Да уж, что и говорить. Нравы еще те. Мало того, что отец о своих дочерях не знает — в Ильме такое вообразить невозможно, да любой хозяин Двора глотку перегрызет не только за своего ребенка, за любого из дворовых. А все потому, что люди — это самый ценный ресурс. Чем богаче Двор на детей, тем больше дохода он принесет в будущем. А тут, видите ли, она на представление не накопила. Кому представляться-то? Собственному отцу?
— Ага, — нахмурилась я. — А я думала, это мне с Папашей не повезло.
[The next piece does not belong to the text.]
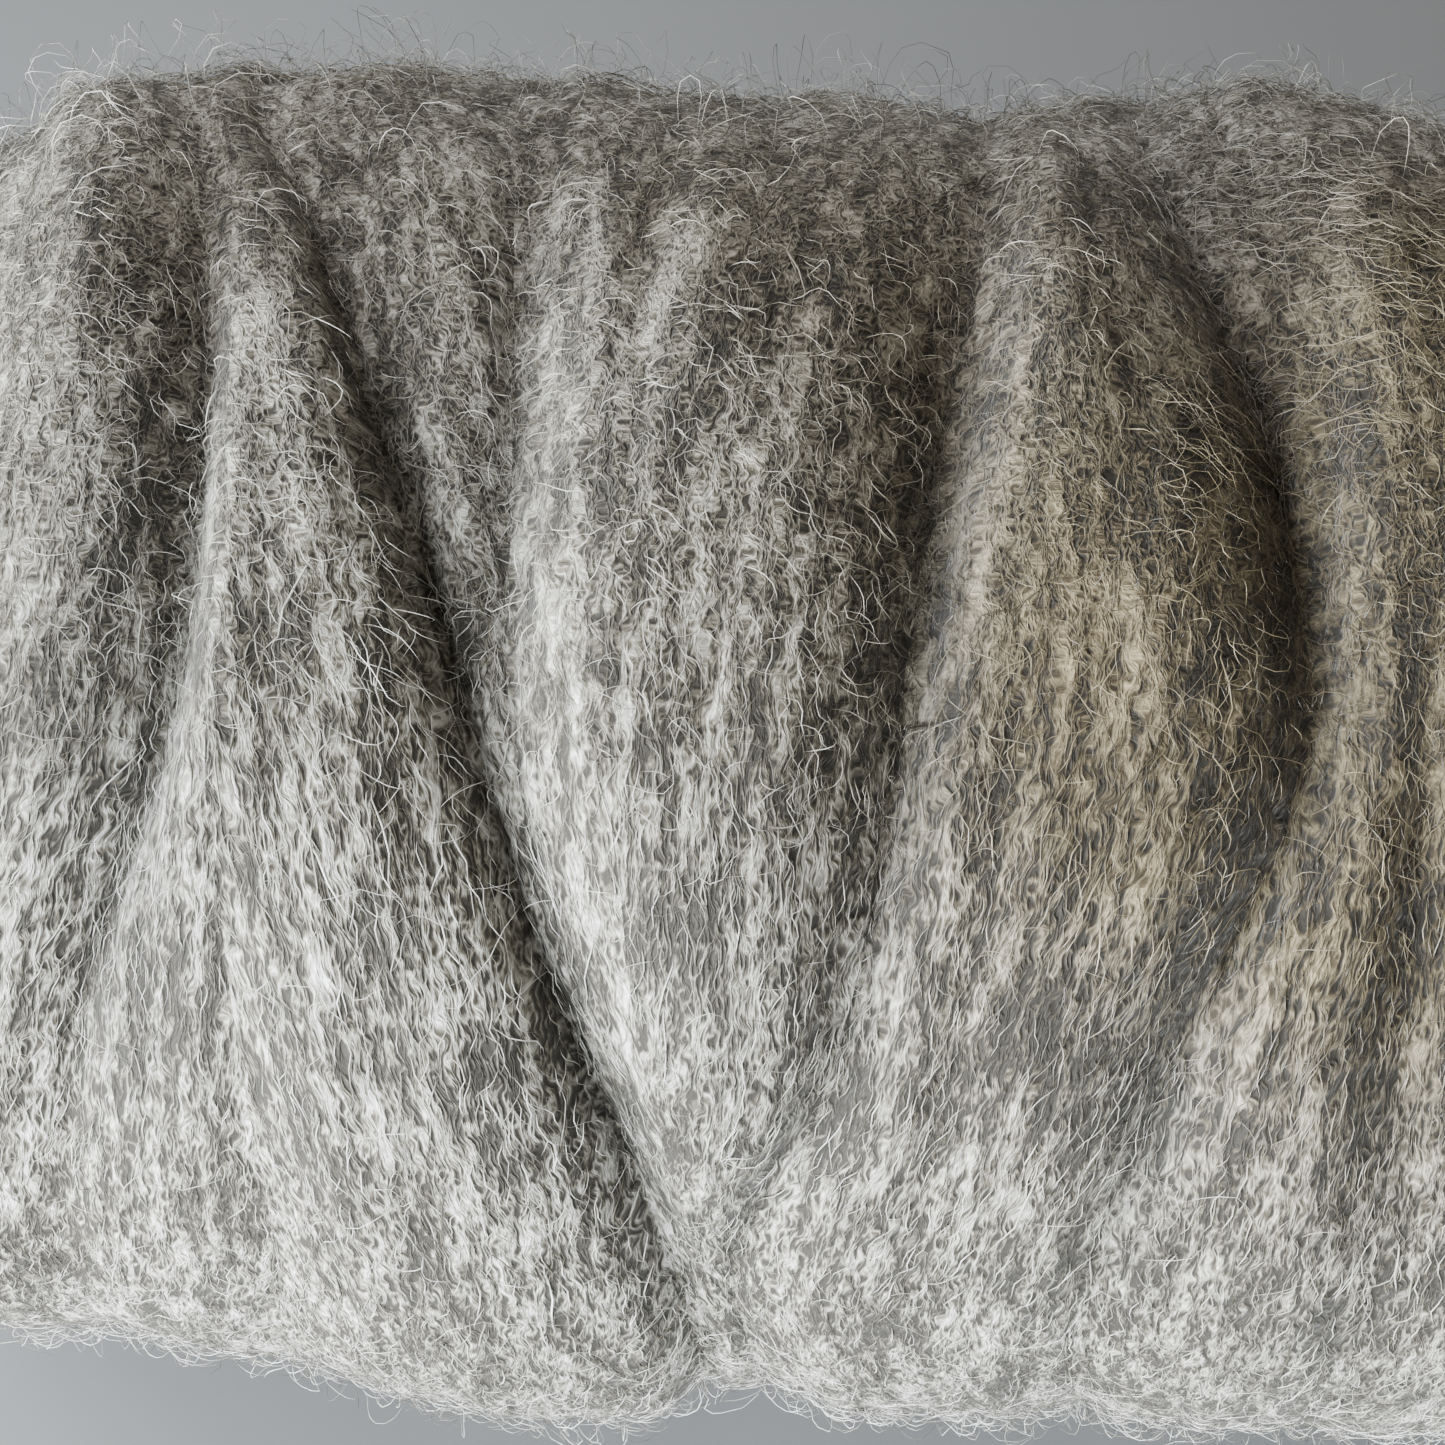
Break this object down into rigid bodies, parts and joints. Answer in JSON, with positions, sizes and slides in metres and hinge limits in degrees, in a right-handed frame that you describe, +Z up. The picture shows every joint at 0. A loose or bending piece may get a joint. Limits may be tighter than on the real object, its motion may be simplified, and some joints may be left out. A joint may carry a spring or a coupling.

— Да я не о том, — землячка скорчила рожу и стрельнула глазами на руки Эри. — Колец-то нет. Гулящая…
— Не гулящая я, — просипела больная, отворачиваясь к стенке лицом, и мы с Рейей синхронно покраснели. Вот ведь морги! Ведь совсем тихо шептались. — Полтора года назад в Красногорье королевская охота была. Король поохотился и уехал, а егеря и загонщики по здешним лесам еще седмицы две куролесили. Вот в те-то несколько дней я им на глаза и попалась. Даже не помню, сколько их было… Вообще слабо что помню, только что противно было. И больно. Очень. А потом вот Мори родился.